Although he constantly watches for and sees a lot of bucks while driving his mail route, they just don’t light his fire like his brother’s e-mails and telephone calls do.
“My brother had just sent pictures of another big 8-pointer, and then he called to see if I wanted to go,” Ryan said. “He figured that since it had been photographed near his stand, I’d end up shooting it from mine. He’d already shot an 8-pointer, so he said he’d be waiting for my text.”
Ryan’s stand, a 12-foot ladder, has been in the same spot for years. It’s near the edge of a field, where deer leave the woods using the cover of a low, overhanging branch.
Soon after climbing his ladder on Oct. 17, Ryan saw a small buck and used his rangefinder to check the distance. A short time later, a couple of does and two yearlings came onto the field.

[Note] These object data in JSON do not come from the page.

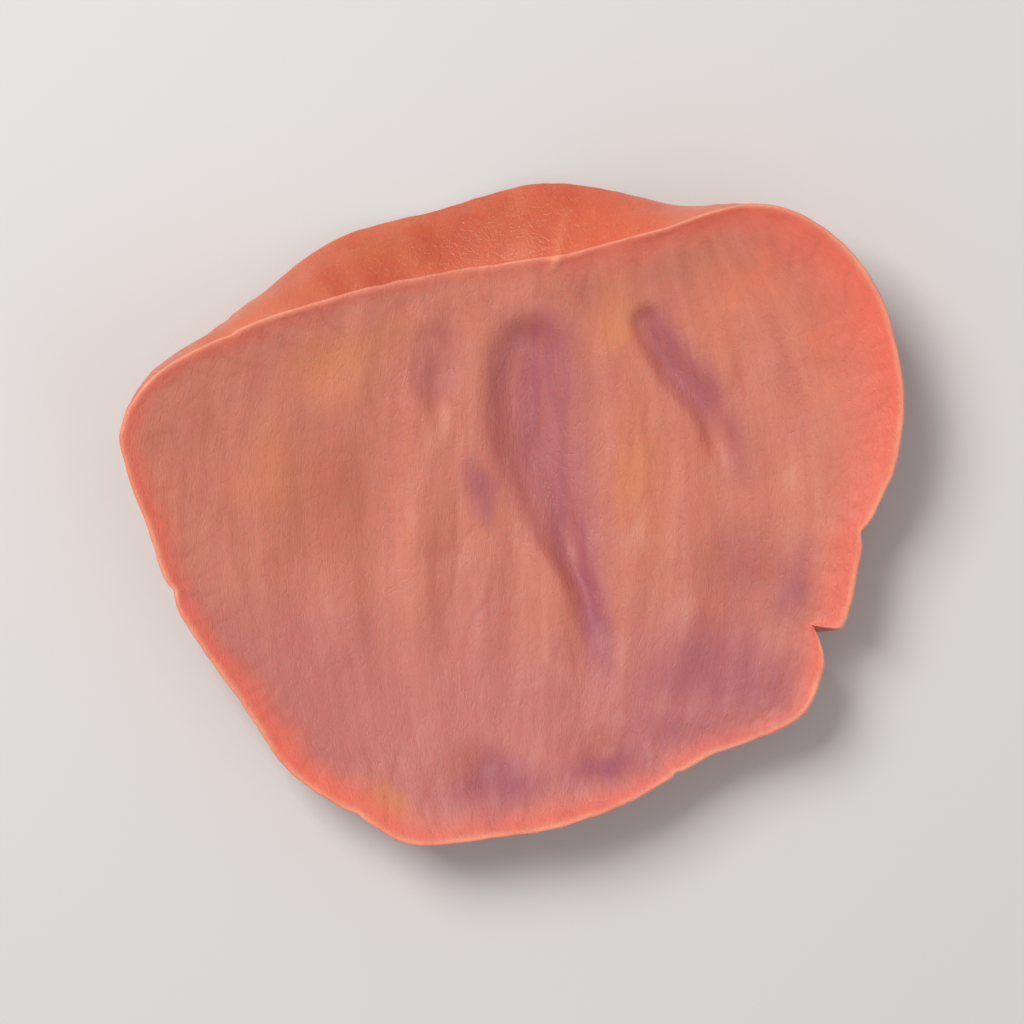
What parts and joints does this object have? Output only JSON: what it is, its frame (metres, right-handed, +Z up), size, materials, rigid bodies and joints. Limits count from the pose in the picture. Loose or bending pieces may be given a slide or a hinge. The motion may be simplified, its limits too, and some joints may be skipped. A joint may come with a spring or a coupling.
{
  "type": "dried persimmon slice",
  "caption": "Dried persimmon slice, cut along the fruit, with sunk seed chambers, a raised wavy peel rim, a torn nick and a peel-covered shoulder.",
  "frame": {"origin": "on the surface the slice lies on, under the middle of its bounding box", "axes": "+Z up out of the front cut face, +X across the fruit along the slice's long side, +Y towards the shoulder where the stalk was"},
  "size_m": [0.046, 0.0392, 0.0063],
  "materials": {
    "dried_flesh": "satin"
  },
  "bodies": {
    "root": {"persimmon_slice": "dried_flesh"}
  },
  "joints": []
}
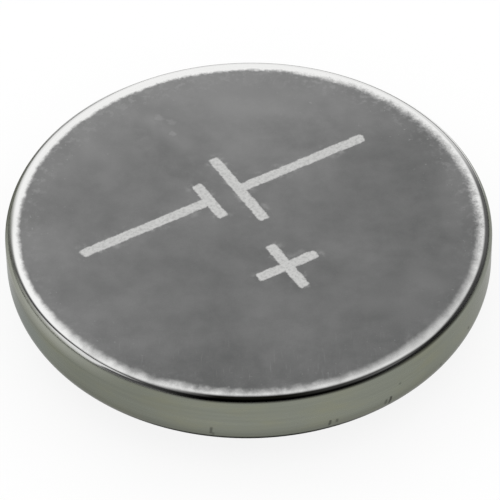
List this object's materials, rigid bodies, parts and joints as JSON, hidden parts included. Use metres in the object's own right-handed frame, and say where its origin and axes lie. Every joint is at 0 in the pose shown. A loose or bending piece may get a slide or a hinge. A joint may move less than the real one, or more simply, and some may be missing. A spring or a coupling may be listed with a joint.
{
  "type": "lithium coin cell",
  "caption": "Flat round primary cell: drawn can with a satin positive face, lip crimped over a gasket, and a narrower negative cap below.",
  "frame": {"origin": "centre of the negative face, on the surface that the cell rests on", "axes": "+Z along the cell's axis, out of the positive face; X and Y are any two directions across it"},
  "size_m": [0.0244, 0.0244, 0.005],
  "materials": {
    "positive_can": "satin face, polished shoulder, bright drawn wall",
    "negative_cap": "bright drawn sheet",
    "sealing_gasket": "moulded polypropylene",
    "cathode_pellet": "pressed powder",
    "collector_ring": "plain sheet",
    "separator": "non-woven",
    "lithium_disc": "soft metal foil"
  },
  "bodies": {
    "root": {"positive_can": "positive_can", "negative_cap": "negative_cap", "sealing_gasket": "sealing_gasket", "cathode_pellet": "cathode_pellet", "collector_ring": "collector_ring", "separator": "separator", "lithium_disc": "lithium_disc"}
  },
  "joints": []
}
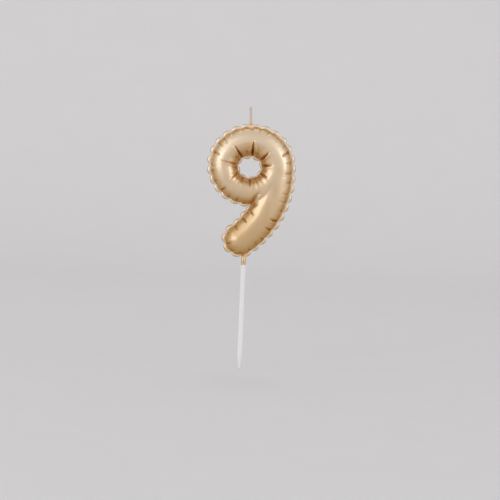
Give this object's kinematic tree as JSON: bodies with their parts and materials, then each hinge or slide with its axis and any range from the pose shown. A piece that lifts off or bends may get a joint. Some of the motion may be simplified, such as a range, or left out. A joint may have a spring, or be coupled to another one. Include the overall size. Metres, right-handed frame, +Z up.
{
  "type": "balloon number candle",
  "caption": "Wax figure 9 candle shaped like a foil balloon, with a scalloped seam and creases, a cotton wick on top and a plastic stick that pushes into a cake.",
  "frame": {"origin": "on the stick's axis, at the cake's surface when the candle is in use", "axes": "+Z up along the stick, +X to the right as the figure is read, front facing -Y"},
  "size_m": [0.0472, 0.0136, 0.1395],
  "materials": {
    "gold_lacquered_wax": "satin champagne-gold metallic lacquer over paraffin wax",
    "waxed_cotton": "pale cream braided cotton, waxed",
    "white_plastic": "plain white moulded plastic, satin"
  },
  "bodies": {
    "root": {"wax_body": "gold_lacquered_wax", "wick": "waxed_cotton", "stick": "white_plastic"}
  },
  "joints": []
}
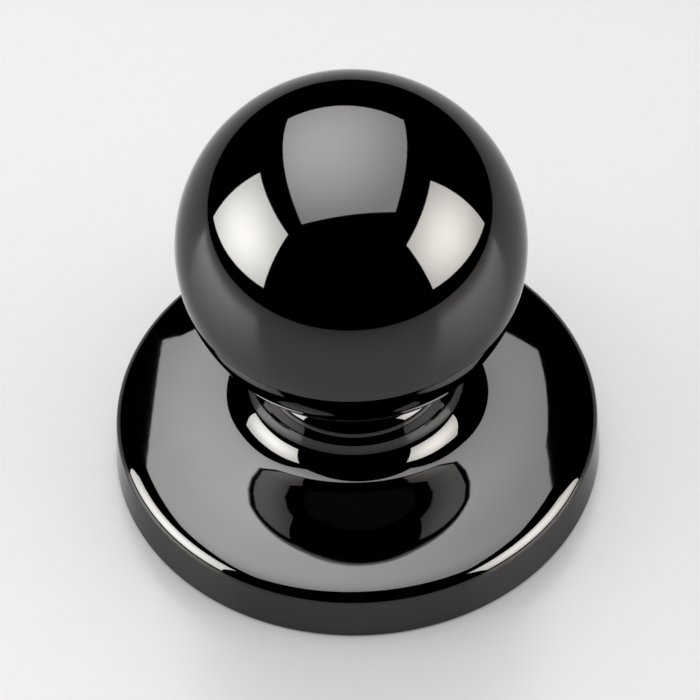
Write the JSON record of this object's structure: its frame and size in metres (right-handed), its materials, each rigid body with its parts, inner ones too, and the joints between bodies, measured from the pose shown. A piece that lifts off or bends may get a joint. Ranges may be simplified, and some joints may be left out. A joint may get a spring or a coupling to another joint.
{
  "type": "ball knob",
  "caption": "Polished ball knob on a short collared neck and a round domed foot, tapped underneath for a machine screw.",
  "frame": {"origin": "centre of the seat, the flat ring under the foot that rests on the door or drawer front", "axes": "+Z along the knob's axis, from the seat to the top of the ball; turned about Z, so X and Y are alike"},
  "size_m": [0.035, 0.035, 0.035],
  "materials": {
    "black_nickel": "mirror-polished black nickel plating on a zinc casting"
  },
  "bodies": {
    "root": {"knob": "black_nickel"}
  },
  "joints": []
}
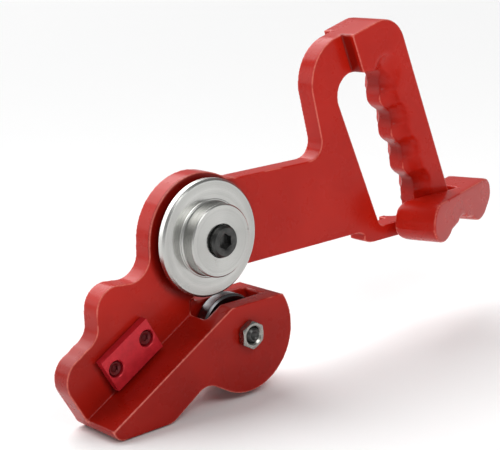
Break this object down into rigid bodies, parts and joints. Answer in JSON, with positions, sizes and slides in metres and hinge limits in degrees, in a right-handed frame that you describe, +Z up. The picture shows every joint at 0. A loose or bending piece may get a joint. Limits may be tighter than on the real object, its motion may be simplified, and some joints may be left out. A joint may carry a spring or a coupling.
{
  "type": "hand seamer",
  "caption": "Red cast hand seamer with a scalloped finger grip, a steel disc roller over a smaller roller across a throat, and a bolted guide block.",
  "frame": {"origin": "middle of the flat seat on top of the lower body's front wall, straight above the lower axle, where the sheet's underside runs", "axes": "+X along the arm from the rollers to the finger grip; +Y along both roller axles, from the disc side towards the back of the casting; +Z up, across the throat from the lower roller to the upper one"},
  "size_m": [0.3069, 0.0569, 0.1774],
  "materials": {
    "red_paint": "satin red paint on cast aluminium",
    "crimson_anodised": "matte crimson anodising",
    "painted_screw": "cap screws painted over with the block",
    "turned_steel": "lathe-turned, fine concentric marks",
    "hardened_roller": "hardened and blackened, ground rim",
    "bearing_steel": "ground bearing steel",
    "bearing_seal": "black nitrile rubber",
    "zinc_plated_steel": "dull zinc plating",
    "black_oxide": "black oxide, lightly oiled",
    "nylon_insert": "nylon locking insert"
  },
  "bodies": {
    "body": {"frame_casting": "red_paint", "guide_block": "crimson_anodised", "guide_block_screw_1": "painted_screw", "guide_block_screw_2": "painted_screw", "heel_grip": "red_paint", "heel_grip_screw_1": "black_oxide", "heel_grip_screw_2": "black_oxide", "upper_axle_screw": "black_oxide", "upper_front_bush": "zinc_plated_steel", "upper_bearing_inner_ring": "bearing_steel", "upper_rear_spacer": "zinc_plated_steel", "upper_axle_washer": "zinc_plated_steel", "upper_axle_locknut": "zinc_plated_steel", "upper_locknut_insert": "nylon_insert", "lower_axle_screw": "black_oxide", "lower_front_spacer": "zinc_plated_steel", "lower_bearing_inner_ring": "bearing_steel", "lower_rear_spacer": "zinc_plated_steel", "lower_axle_washer": "zinc_plated_steel", "lower_axle_nut": "zinc_plated_steel"},
    "upper_roller_body": {"upper_roller": "turned_steel", "upper_bearing_outer_ring": "bearing_steel", "upper_bearing_seal_front": "bearing_seal", "upper_bearing_seal_rear": "bearing_seal"},
    "upper_cage_body": {"upper_bearing_cage": "bearing_steel"},
    "lower_roller_body": {"lower_roller": "hardened_roller", "lower_bearing_outer_ring": "bearing_steel", "lower_bearing_seal_front": "bearing_seal", "lower_bearing_seal_rear": "bearing_seal"},
    "lower_cage_body": {"lower_bearing_cage": "bearing_steel"}
  },
  "joints": [
    {"name": "upper_roller_spin", "type": "hinge", "parent": "body", "child": "upper_roller_body", "pos_m": [-0.01, 0.011, 0.0336], "axis": [0, 1, 0], "continuous": true},
    {"name": "lower_roller_spin", "type": "hinge", "parent": "body", "child": "lower_roller_body", "pos_m": [0, 0.0127, -0.0154], "axis": [0, 1, 0], "continuous": true},
    {"name": "upper_cage_spin", "type": "hinge", "parent": "body", "child": "upper_cage_body", "pos_m": [-0.01, 0.0086, 0.0336], "axis": [0, 1, 0], "continuous": true},
    {"name": "lower_cage_spin", "type": "hinge", "parent": "body", "child": "lower_cage_body", "pos_m": [0, 0.0127, -0.0154], "axis": [0, 1, 0], "continuous": true}
  ],
  "couplings": [
    {"joint": "upper_cage_spin", "follows": "upper_roller_spin", "ratio": 0.619},
    {"joint": "lower_cage_spin", "follows": "lower_roller_spin", "ratio": 0.632}
  ]
}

“I’d hunted that stand about five times that season, and I’d always seen the same group of does and fawns,” he said. “Then another big deer came out, but I could see only the bottom half of its body because the rest was covered by the overhanging limb.”
Ryan pulled out his binoculars for a better look, but could see only legs until the buck lowered its head to sniff the ground.
“I saw just the right side of its antlers, but that was enough. I knew it was the biggest rack I’d ever seen,” Ryan said. “I put the binoculars down and picked up my bow.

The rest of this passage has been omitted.